Subscription Type | Recommended Method |
---|---|
Student Subscription | Cluster Scoped Auth with Access Keys |
Company w/o AAD | Cluster Scoped Auth |
Free or Pay-as-you-go | Service Principal |
Enterprise (AAD enabled) | AAD Passthrough / Unity Catalog |
🔐 7. Securing Secrets in Databricks
Databricks supports secret management via:
🧰 Databricks Secret Scope
- Stored securely in Databricks
- Access via:
dbutils.secrets.get("scope-name", "key-name")
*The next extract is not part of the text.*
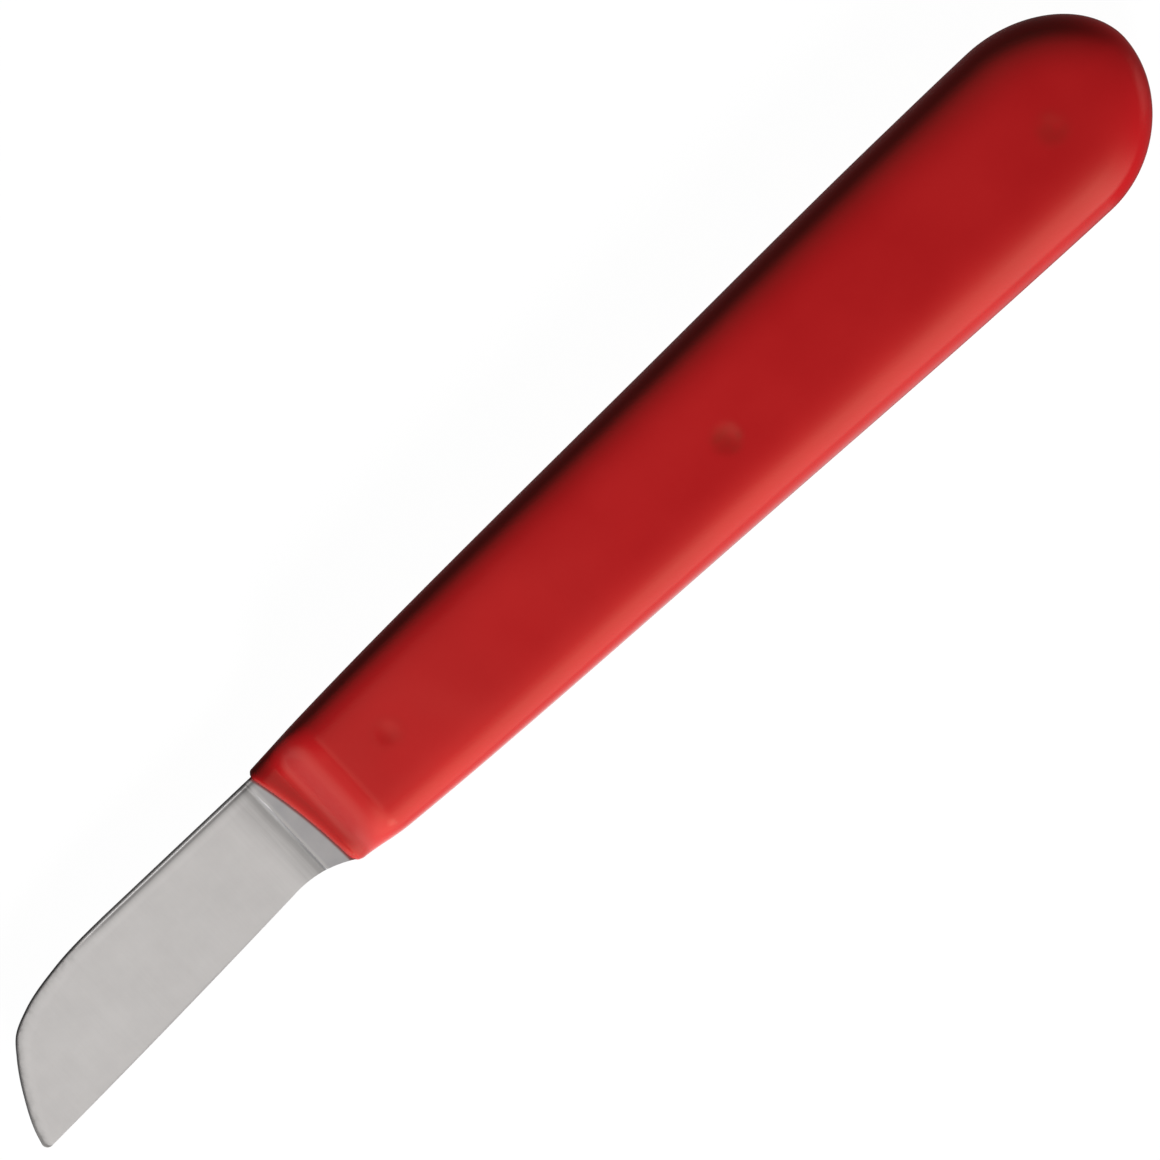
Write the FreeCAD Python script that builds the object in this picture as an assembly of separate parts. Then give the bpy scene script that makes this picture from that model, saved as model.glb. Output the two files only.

🔐 Azure Key Vault Integration
- Secrets stored in Azure-managed Key Vault
- Useful for centralized and externally managed secrets
🔁 Secret Scope Overview
Notebooks/Jobs/Clusters
↓
Databricks Secret Scope
↓
Azure Key Vault (optional)
You can manage secrets using:
- Databricks CLI
- Workspace UI
- Terraform or ARM templates
📘 Step-by-Step: Setting Up Secrets
Step | Description |
---|---|
1 | Create Azure Key Vault |
2 | Create Databricks Secret Scope |
3 | Add secrets via Azure Portal or CLI |
4 | Access secrets in notebook using dbutils |
5 | Apply secrets to cluster-wide configurations |
🧠 Final Thoughts
In a real-world Databricks project, selecting the right authentication method is key to data security, compliance, and operational flexibility. Here’s a quick wrap-up:
- Use Access Keys or SAS tokens only for short-term/testing.
- Use Service Principal for automation and long-running jobs.
- Use AAD Passthrough or Unity Catalog for enterprise-grade security.
- Always secure secrets with Databricks Secret Scope or Azure Key Vault.